Re: Row Device vs File System

Hi mehul

I think u already got the answer for difference between RAW and FS.
I found an article in net which was discussing about either to use DB as RAW or FS. Pls check this attachment.

Regards
CS

saju_2
Respected Contributor

Re: Row Device vs File System

Hi all

The same attachment which i posted is already attached by Jean-Luc.. Sorry guys..

Regards
CS
Yogeeraj_1
Honored Contributor

Re: Row Device vs File System

hi mehul,

they have been Raw Device and File system, now there is ASM (Automatic Storage Management). A thing that you must not ignore now with Oracle Databases!

In fact Oracle allows you to use all of them. TPC results have show that ASM is on the "large end".

ASM also brings along the following advantages:
o Management Capabilities
The administration layer has been removed so that DBA gets the hand, the System administrator is least involved. The DBA manages storage for the thing that uses more storage than anything else in your system (the database). There are less moving pieces.

o Availability
It provides for database level mirroring of database data. It is mirrored and then striped (instead of striped and mirrored) meaning if you lose a 9GB drive in the array, you don't need a hot spare sitting around -- we just need 9 gig of storage somewhere in the system on other failure groups in the disk group. You need to get a new 9gig drive soon, but you don't lose protection just because you lost a disk and didn't have an entire blank one sitting around.

You can also for instance ONLINE migrate your NAS to a SAN. You just have to add the SAN storage to the disk group, drop the NAS storage and the database will move all data from "hardware A" to "hardware B".

o Performance.
There is no man in the middle with ASM. It does not have the overheads associated with file systems (the latter just manages sections of disk that are made of pages in things called files).

hope this helps too!

kind regards
yogeeraj
No person was ever honoured for what he received. Honour has been the reward for what he gave (clavin coolidge)
Arunvijai_4
Honored Contributor

Re: Row Device vs File System

What Tom says ?

http://asktom.oracle.com/pls/ask/f?p=4950:8:::::F4950_P8_DISPLAYID:7931107631402

-Arun
"A ship in the harbor is safe, but that is not what ships are built for"
Frank de Vries
Respected Contributor

Re: Row Device vs File System

I worked with both but I see that raw devices are more and more phased out.

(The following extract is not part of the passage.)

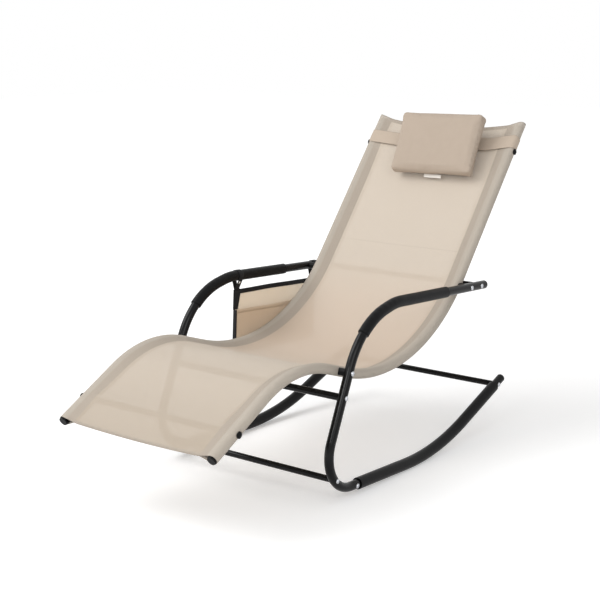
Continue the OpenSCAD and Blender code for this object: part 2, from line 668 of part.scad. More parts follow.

I think this makes sense since technology
to disks has improved a lot I find that raw devices became something of the passed when I/O buffer memory was significant performance factor. And so as a DBA you didn't mind to sarcrifice conveniance for
performance.

Nowadays with high scsi or even fiber throughput to a san disk cluster (Hp, EmC or
Toshiba) and also the later versions of Oracle became more sophisticated in regards to disk i/o so that raw devices are no longer a sexy performance solution.

So it does no longer make sense to surrender
transparency and easier database managemant
for the (once) performance gain by using
raw devices.

One more comment: The best performance gain
is still achieved in writing better i/o
efficient code.

Hope this gives you a better philosophical
basis to your decision making process and choices at hand.